**GOAL**
Would you quote the material below in full and unchanged?

**DATASET RECORDS**
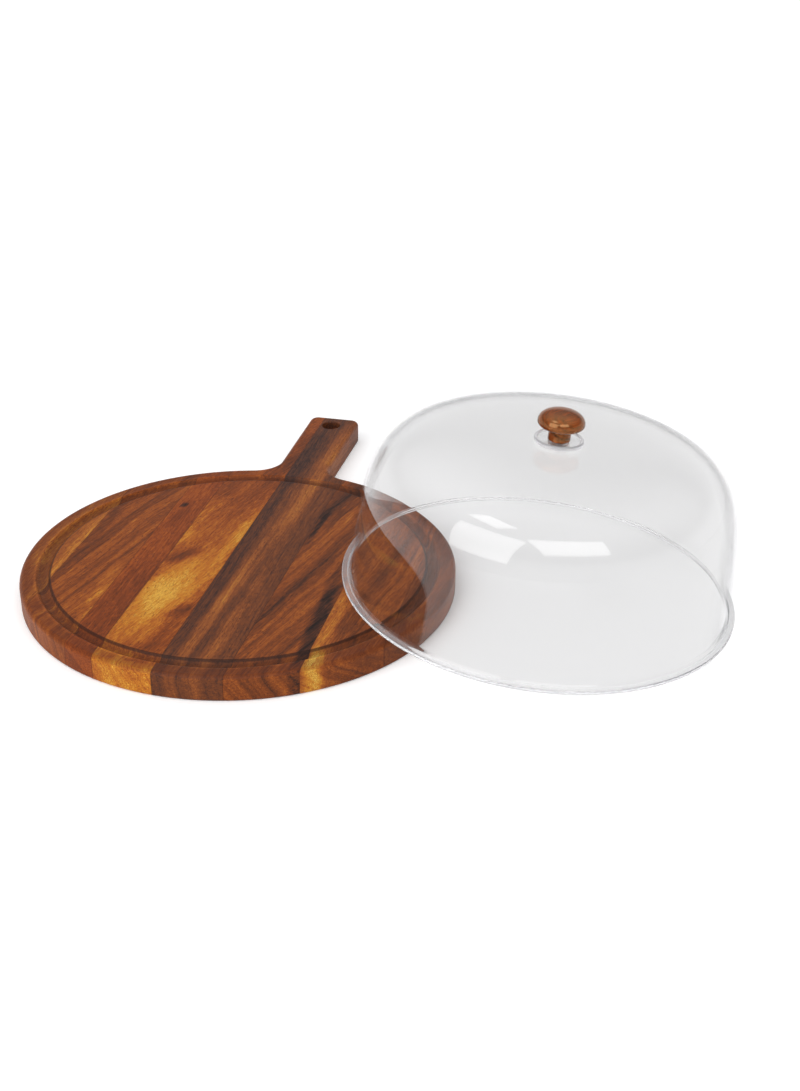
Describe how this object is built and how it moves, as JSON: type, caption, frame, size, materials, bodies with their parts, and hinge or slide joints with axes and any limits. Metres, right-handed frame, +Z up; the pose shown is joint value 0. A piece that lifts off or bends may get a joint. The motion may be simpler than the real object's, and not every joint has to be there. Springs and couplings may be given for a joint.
{
  "type": "cheese dome",
  "caption": "Clear dome with a turned wooden knob, leaning on a round wooden paddle board with a ring groove and a hang hole.",
  "frame": {"origin": "centre of the board's round part, on its underside", "axes": "+Y along the board's handle, +Z up, +X towards the side where the dome leans"},
  "size_m": [0.4972, 0.4165, 0.1431],
  "materials": {
    "acacia_1": "satin oiled acacia",
    "acacia_2": "satin oiled acacia",
    "acacia_3": "satin oiled acacia",
    "acacia_4": "satin oiled acacia",
    "acacia_5": "satin oiled acacia",
    "acacia_6": "satin oiled acacia",
    "acacia_7": "satin oiled acacia",
    "acacia_8": "satin oiled acacia",
    "clear_acrylic": "polished clear acrylic",
    "clear_ring": "polished clear acrylic",
    "knob_wood": "lacquered turned acacia",
    "insert_brass": "machined",
    "screw_steel": "bright",
    "washer_steel": "bright",
    "pad_plastic": "soft clear plastic"
  },
  "bodies": {
    "board": {"board_stave_1": "acacia_1", "board_stave_2": "acacia_2", "board_stave_3": "acacia_3", "board_stave_4": "acacia_4", "board_stave_5": "acacia_5", "board_stave_6": "acacia_6", "board_stave_7": "acacia_7", "board_stave_8": "acacia_8"},
    "dome": {"dome_shell": "clear_acrylic", "knob_ring": "clear_ring", "knob": "knob_wood", "threaded_insert": "insert_brass", "knob_screw": "screw_steel", "screw_washer": "washer_steel", "inner_pad": "pad_plastic"}
  },
  "joints": [
    {"name": "dome_lift", "type": "slide", "parent": "board", "child": "dome", "axis": [0, 0, 1], "range_m": [0, 0.18]}
  ]
}
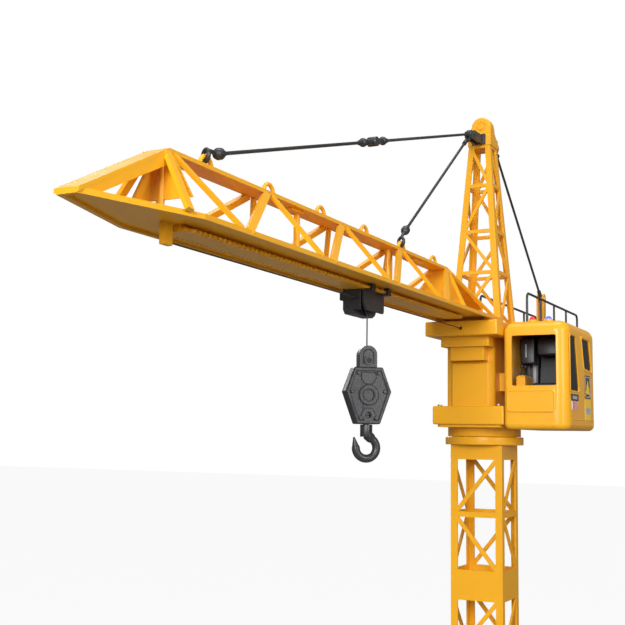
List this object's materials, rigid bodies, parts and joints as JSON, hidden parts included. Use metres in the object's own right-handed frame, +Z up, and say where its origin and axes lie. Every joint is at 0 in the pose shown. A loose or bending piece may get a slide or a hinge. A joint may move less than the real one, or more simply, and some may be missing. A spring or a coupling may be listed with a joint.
{
  "type": "toy tower crane",
  "caption": "Toy tower crane: plug-together lattice mast on a cross base, slewing cab and jib, rack-driven trolley, hoist with a swivelling hook.",
  "frame": {"origin": "on the ground under the mast's axis, at the centre of the four foot holes", "axes": "+Z up along the mast, +X along the jib towards its nose, +Y towards the operator's cab"},
  "size_m": [1.07, 0.4638, 1.22],
  "materials": {
    "yellow_plastic": "satin",
    "rubber_feet": "matte",
    "grey_ballast": "matte",
    "steel": "satin",
    "white_nylon": "satin",
    "black_plastic": "satin",
    "black_wire": "gloss",
    "green_board": "satin",
    "cell_wrap": "gloss",
    "red_knob": "gloss",
    "red_lens": "gloss",
    "blue_lens": "gloss",
    "dark_glazing": "gloss",
    "dark_interior": "satin",
    "ochre_console": "satin",
    "cord": "matte"
  },
  "bodies": {
    "mast": {"base_frame": "yellow_plastic", "base_feet": "rubber_feet", "ballast_blocks": "grey_ballast", "base_struts": "yellow_plastic", "strut_collar": "yellow_plastic", "mast_section_1": "yellow_plastic", "mast_section_2": "yellow_plastic", "mast_section_3": "yellow_plastic", "mast_section_4": "yellow_plastic", "mast_section_5": "yellow_plastic", "slew_ring_base": "yellow_plastic", "pivot_retainer": "steel"},
    "upperworks": {"slew_motor": "steel", "slew_housing": "yellow_plastic", "column_shell_front": "yellow_plastic", "column_shell_rear": "yellow_plastic", "jib_platform": "yellow_plastic", "hoist_motor": "steel", "circuit_board": "green_board", "casing_screws": "steel", "tower_head_frame": "yellow_plastic", "head_cap": "yellow_plastic", "tail_plate": "yellow_plastic", "head_bracket": "black_plastic", "jib_section_root": "yellow_plastic", "jib_section_middle": "yellow_plastic", "jib_section_tip": "yellow_plastic", "trolley_rack": "yellow_plastic", "outer_tie_rod_tip": "black_plastic", "outer_tie_rod_head": "black_plastic", "tie_rod_coupler": "black_plastic", "inner_tie_rod": "black_plastic", "rear_stay_rod": "black_plastic", "counter_jib_frame": "yellow_plastic", "counterweights": "grey_ballast", "handrails": "black_wire", "battery_box": "black_plastic", "battery_cover": "black_plastic", "battery_cells": "cell_wrap", "cab_shell": "yellow_plastic", "lamp_lens_red": "red_lens", "lamp_lens_blue": "blue_lens", "cab_side_windows": "dark_glazing", "cab_interior": "dark_interior", "cab_seat": "dark_interior", "cab_console": "ochre_console", "cab_levers": "dark_interior", "jib_cord": "cord"},
    "slew_gear": {"slew_pinion": "white_nylon"},
    "drum": {"hoist_drum": "black_plastic"},
    "switch_knob": {"power_switch": "red_knob"},
    "trolley": {"trolley_frame": "black_plastic", "trolley_motor": "steel", "hoist_line": "cord"},
    "rack_gear": {"trolley_pinion": "white_nylon"},
    "guide_wheel": {"guide_sheave": "black_plastic"},
    "hook_block": {"hook_block_front": "black_plastic", "hook_block_rear": "black_plastic", "hook_block_screws": "black_plastic"},
    "hook": {"crane_hook": "black_plastic"}
  },
  "joints": [
    {"name": "slew", "type": "hinge", "parent": "mast", "child": "upperworks", "pos_m": [0, 0, 0.843], "axis": [0, 0, 1], "continuous": true},
    {"name": "slew_gear_spin", "type": "hinge", "parent": "upperworks", "child": "slew_gear", "pos_m": [-0.02475, 0, 0.8456], "axis": [0, 0, 1], "continuous": true},
    {"name": "drum_spin", "type": "hinge", "parent": "upperworks", "child": "drum", "pos_m": [0.03, 0, 0.9518], "axis": [0, 1, 0], "continuous": true},
    {"name": "power_slide", "type": "slide", "parent": "upperworks", "child": "switch_knob", "axis": [1, 0, 0], "range_m": [0, 0.005]},
    {"name": "trolley_travel", "type": "slide", "parent": "upperworks", "child": "trolley", "axis": [1, 0, 0], "range_m": [-0.2, 0.27]},
    {"name": "rack_gear_spin", "type": "hinge", "parent": "trolley", "child": "rack_gear", "pos_m": [0.327, -0.01718, 0.97], "axis": [0, 0, 1], "continuous": true},
    {"name": "guide_wheel_spin", "type": "hinge", "parent": "trolley", "child": "guide_wheel", "pos_m": [0.32, 0, 0.954], "axis": [0, 1, 0], "continuous": true},
    {"name": "hook_hoist", "type": "slide", "parent": "trolley", "child": "hook_block", "axis": [0, 0, 1], "range_m": [-0.7, 0.02], "deforming": ["hoist_line"]},
    {"name": "hook_swivel", "type": "hinge", "parent": "hook_block", "child": "hook", "pos_m": [0.327, 0, 0.8516], "axis": [0, 0, 1], "continuous": true}
  ],
  "couplings": [
    {"joint": "slew_gear_spin", "follows": "slew", "ratio": -4},
    {"joint": "drum_spin", "follows": "hook_hoist", "rad_per_m": -108.7},
    {"joint": "guide_wheel_spin", "follows": "hook_hoist", "rad_per_m": -142.86},
    {"joint": "rack_gear_spin", "follows": "trolley_travel", "rad_per_m": 149.6}
  ]
}
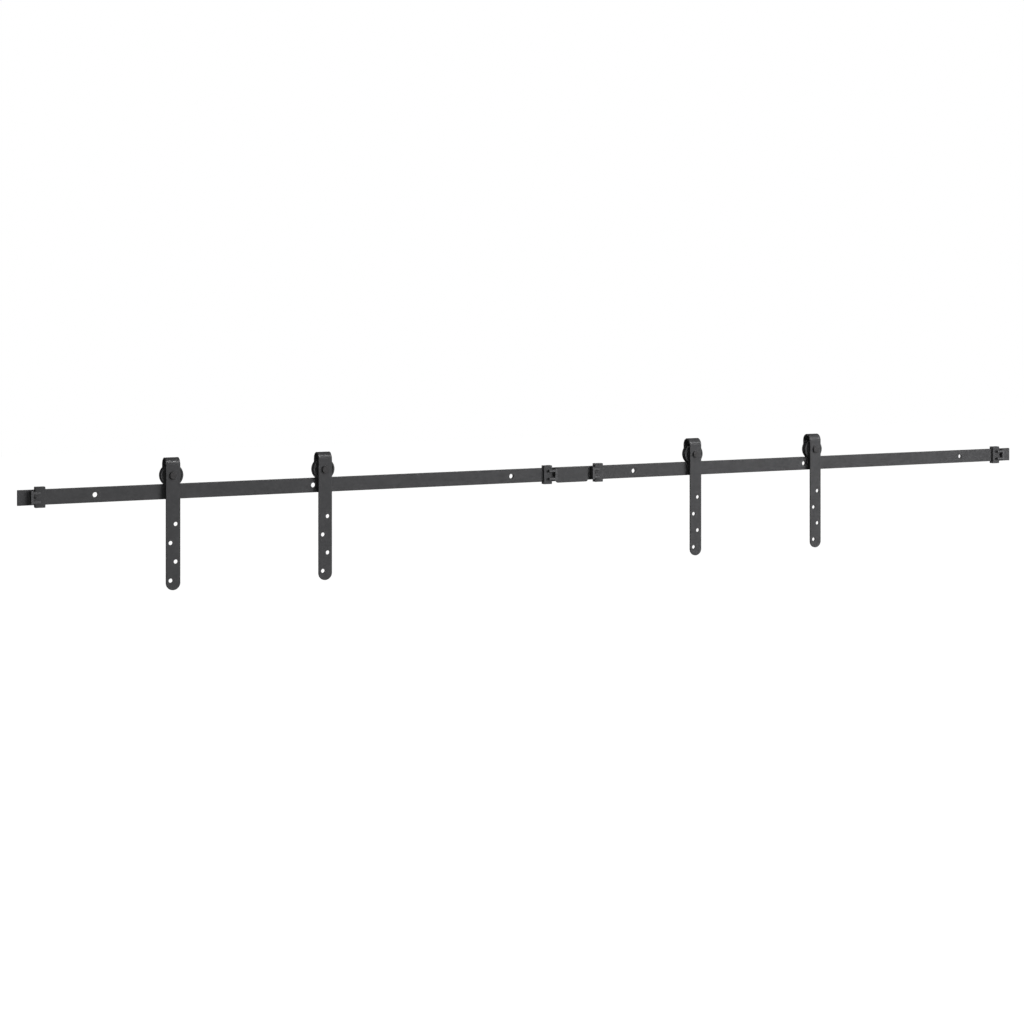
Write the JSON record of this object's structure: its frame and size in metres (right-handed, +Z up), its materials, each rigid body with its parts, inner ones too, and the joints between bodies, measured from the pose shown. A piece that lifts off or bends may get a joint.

**CORRECT ANSWER**
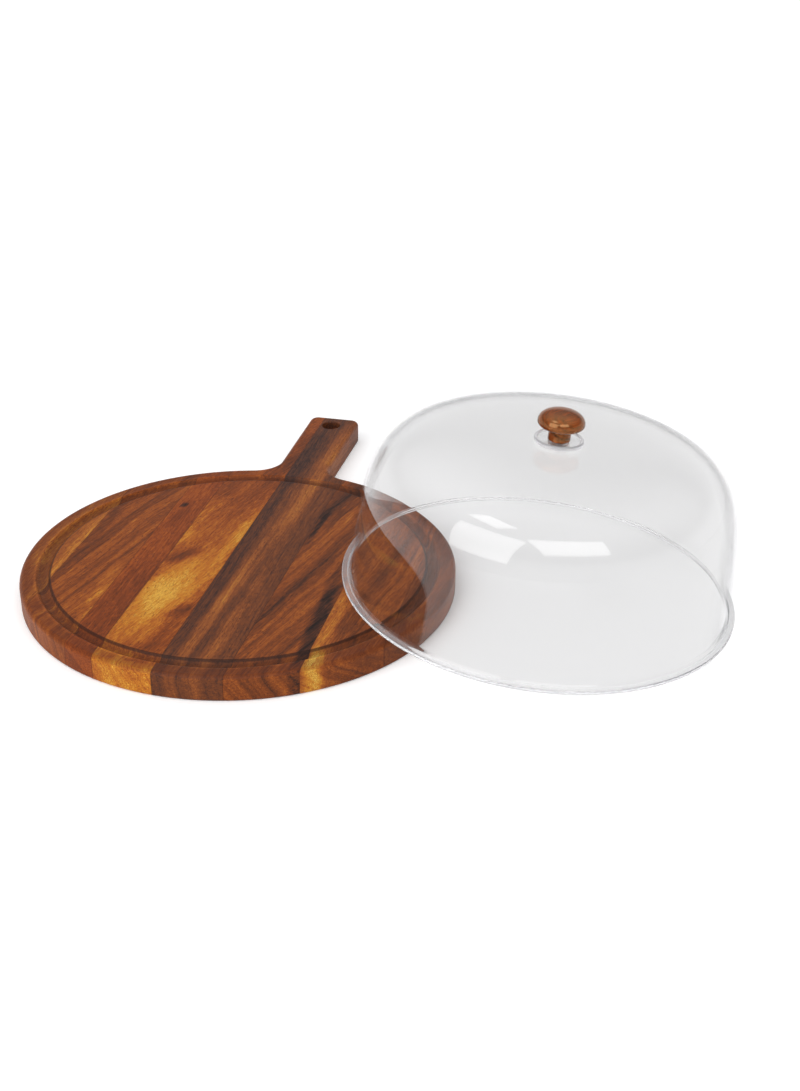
Describe how this object is built and how it moves, as JSON: type, caption, frame, size, materials, bodies with their parts, and hinge or slide joints with axes and any limits. Metres, right-handed frame, +Z up; the pose shown is joint value 0. A piece that lifts off or bends may get a joint. The motion may be simpler than the real object's, and not every joint has to be there. Springs and couplings may be given for a joint.
{
  "type": "cheese dome",
  "caption": "Clear dome with a turned wooden knob, leaning on a round wooden paddle board with a ring groove and a hang hole.",
  "frame": {"origin": "centre of the board's round part, on its underside", "axes": "+Y along the board's handle, +Z up, +X towards the side where the dome leans"},
  "size_m": [0.4972, 0.4165, 0.1431],
  "materials": {
    "acacia_1": "satin oiled acacia",
    "acacia_2": "satin oiled acacia",
    "acacia_3": "satin oiled acacia",
    "acacia_4": "satin oiled acacia",
    "acacia_5": "satin oiled acacia",
    "acacia_6": "satin oiled acacia",
    "acacia_7": "satin oiled acacia",
    "acacia_8": "satin oiled acacia",
    "clear_acrylic": "polished clear acrylic",
    "clear_ring": "polished clear acrylic",
    "knob_wood": "lacquered turned acacia",
    "insert_brass": "machined",
    "screw_steel": "bright",
    "washer_steel": "bright",
    "pad_plastic": "soft clear plastic"
  },
  "bodies": {
    "board": {"board_stave_1": "acacia_1", "board_stave_2": "acacia_2", "board_stave_3": "acacia_3", "board_stave_4": "acacia_4", "board_stave_5": "acacia_5", "board_stave_6": "acacia_6", "board_stave_7": "acacia_7", "board_stave_8": "acacia_8"},
    "dome": {"dome_shell": "clear_acrylic", "knob_ring": "clear_ring", "knob": "knob_wood", "threaded_insert": "insert_brass", "knob_screw": "screw_steel", "screw_washer": "washer_steel", "inner_pad": "pad_plastic"}
  },
  "joints": [
    {"name": "dome_lift", "type": "slide", "parent": "board", "child": "dome", "axis": [0, 0, 1], "range_m": [0, 0.18]}
  ]
}
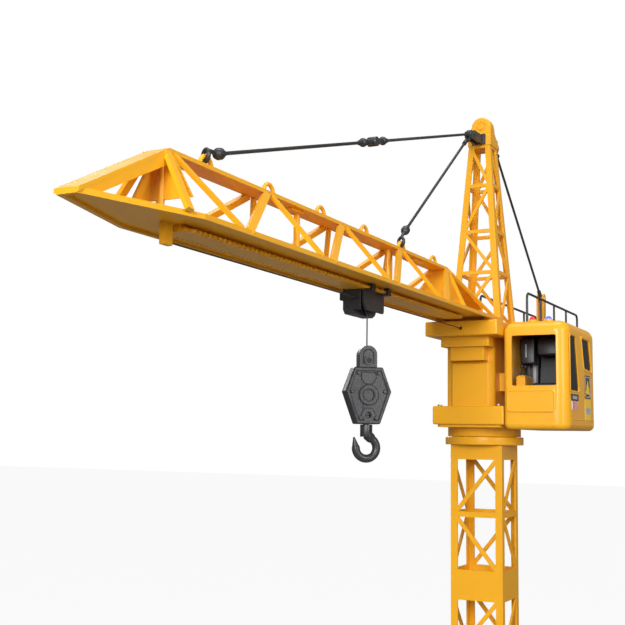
List this object's materials, rigid bodies, parts and joints as JSON, hidden parts included. Use metres in the object's own right-handed frame, +Z up, and say where its origin and axes lie. Every joint is at 0 in the pose shown. A loose or bending piece may get a slide or a hinge. A joint may move less than the real one, or more simply, and some may be missing. A spring or a coupling may be listed with a joint.
{
  "type": "toy tower crane",
  "caption": "Toy tower crane: plug-together lattice mast on a cross base, slewing cab and jib, rack-driven trolley, hoist with a swivelling hook.",
  "frame": {"origin": "on the ground under the mast's axis, at the centre of the four foot holes", "axes": "+Z up along the mast, +X along the jib towards its nose, +Y towards the operator's cab"},
  "size_m": [1.07, 0.4638, 1.22],
  "materials": {
    "yellow_plastic": "satin",
    "rubber_feet": "matte",
    "grey_ballast": "matte",
    "steel": "satin",
    "white_nylon": "satin",
    "black_plastic": "satin",
    "black_wire": "gloss",
    "green_board": "satin",
    "cell_wrap": "gloss",
    "red_knob": "gloss",
    "red_lens": "gloss",
    "blue_lens": "gloss",
    "dark_glazing": "gloss",
    "dark_interior": "satin",
    "ochre_console": "satin",
    "cord": "matte"
  },
  "bodies": {
    "mast": {"base_frame": "yellow_plastic", "base_feet": "rubber_feet", "ballast_blocks": "grey_ballast", "base_struts": "yellow_plastic", "strut_collar": "yellow_plastic", "mast_section_1": "yellow_plastic", "mast_section_2": "yellow_plastic", "mast_section_3": "yellow_plastic", "mast_section_4": "yellow_plastic", "mast_section_5": "yellow_plastic", "slew_ring_base": "yellow_plastic", "pivot_retainer": "steel"},
    "upperworks": {"slew_motor": "steel", "slew_housing": "yellow_plastic", "column_shell_front": "yellow_plastic", "column_shell_rear": "yellow_plastic", "jib_platform": "yellow_plastic", "hoist_motor": "steel", "circuit_board": "green_board", "casing_screws": "steel", "tower_head_frame": "yellow_plastic", "head_cap": "yellow_plastic", "tail_plate": "yellow_plastic", "head_bracket": "black_plastic", "jib_section_root": "yellow_plastic", "jib_section_middle": "yellow_plastic", "jib_section_tip": "yellow_plastic", "trolley_rack": "yellow_plastic", "outer_tie_rod_tip": "black_plastic", "outer_tie_rod_head": "black_plastic", "tie_rod_coupler": "black_plastic", "inner_tie_rod": "black_plastic", "rear_stay_rod": "black_plastic", "counter_jib_frame": "yellow_plastic", "counterweights": "grey_ballast", "handrails": "black_wire", "battery_box": "black_plastic", "battery_cover": "black_plastic", "battery_cells": "cell_wrap", "cab_shell": "yellow_plastic", "lamp_lens_red": "red_lens", "lamp_lens_blue": "blue_lens", "cab_side_windows": "dark_glazing", "cab_interior": "dark_interior", "cab_seat": "dark_interior", "cab_console": "ochre_console", "cab_levers": "dark_interior", "jib_cord": "cord"},
    "slew_gear": {"slew_pinion": "white_nylon"},
    "drum": {"hoist_drum": "black_plastic"},
    "switch_knob": {"power_switch": "red_knob"},
    "trolley": {"trolley_frame": "black_plastic", "trolley_motor": "steel", "hoist_line": "cord"},
    "rack_gear": {"trolley_pinion": "white_nylon"},
    "guide_wheel": {"guide_sheave": "black_plastic"},
    "hook_block": {"hook_block_front": "black_plastic", "hook_block_rear": "black_plastic", "hook_block_screws": "black_plastic"},
    "hook": {"crane_hook": "black_plastic"}
  },
  "joints": [
    {"name": "slew", "type": "hinge", "parent": "mast", "child": "upperworks", "pos_m": [0, 0, 0.843], "axis": [0, 0, 1], "continuous": true},
    {"name": "slew_gear_spin", "type": "hinge", "parent": "upperworks", "child": "slew_gear", "pos_m": [-0.02475, 0, 0.8456], "axis": [0, 0, 1], "continuous": true},
    {"name": "drum_spin", "type": "hinge", "parent": "upperworks", "child": "drum", "pos_m": [0.03, 0, 0.9518], "axis": [0, 1, 0], "continuous": true},
    {"name": "power_slide", "type": "slide", "parent": "upperworks", "child": "switch_knob", "axis": [1, 0, 0], "range_m": [0, 0.005]},
    {"name": "trolley_travel", "type": "slide", "parent": "upperworks", "child": "trolley", "axis": [1, 0, 0], "range_m": [-0.2, 0.27]},
    {"name": "rack_gear_spin", "type": "hinge", "parent": "trolley", "child": "rack_gear", "pos_m": [0.327, -0.01718, 0.97], "axis": [0, 0, 1], "continuous": true},
    {"name": "guide_wheel_spin", "type": "hinge", "parent": "trolley", "child": "guide_wheel", "pos_m": [0.32, 0, 0.954], "axis": [0, 1, 0], "continuous": true},
    {"name": "hook_hoist", "type": "slide", "parent": "trolley", "child": "hook_block", "axis": [0, 0, 1], "range_m": [-0.7, 0.02], "deforming": ["hoist_line"]},
    {"name": "hook_swivel", "type": "hinge", "parent": "hook_block", "child": "hook", "pos_m": [0.327, 0, 0.8516], "axis": [0, 0, 1], "continuous": true}
  ],
  "couplings": [
    {"joint": "slew_gear_spin", "follows": "slew", "ratio": -4},
    {"joint": "drum_spin", "follows": "hook_hoist", "rad_per_m": -108.7},
    {"joint": "guide_wheel_spin", "follows": "hook_hoist", "rad_per_m": -142.86},
    {"joint": "rack_gear_spin", "follows": "trolley_travel", "rad_per_m": 149.6}
  ]
}
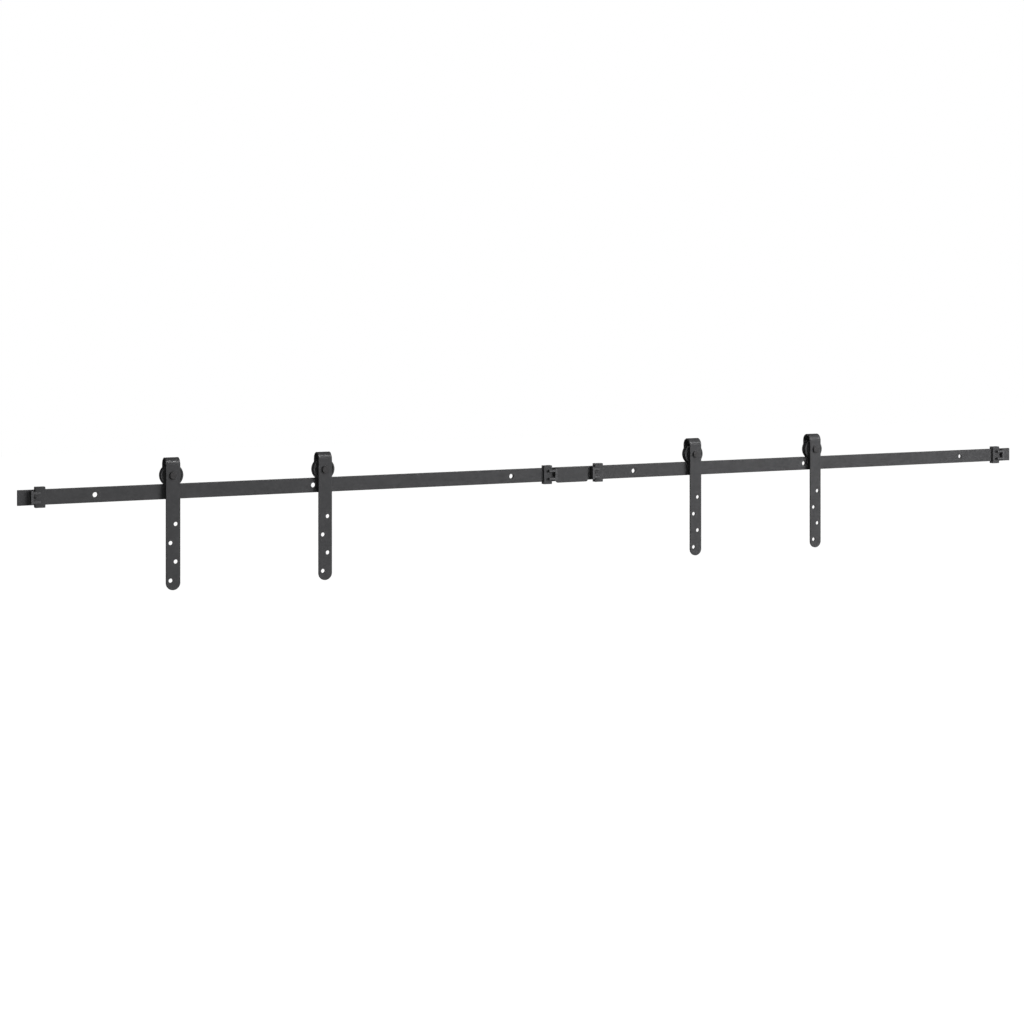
Write the JSON record of this object's structure: its frame and size in metres (right-handed, +Z up), its materials, each rigid body with its parts, inner ones too, and the joints between bodies, measured from the pose shown. A piece that lifts off or bends may get a joint.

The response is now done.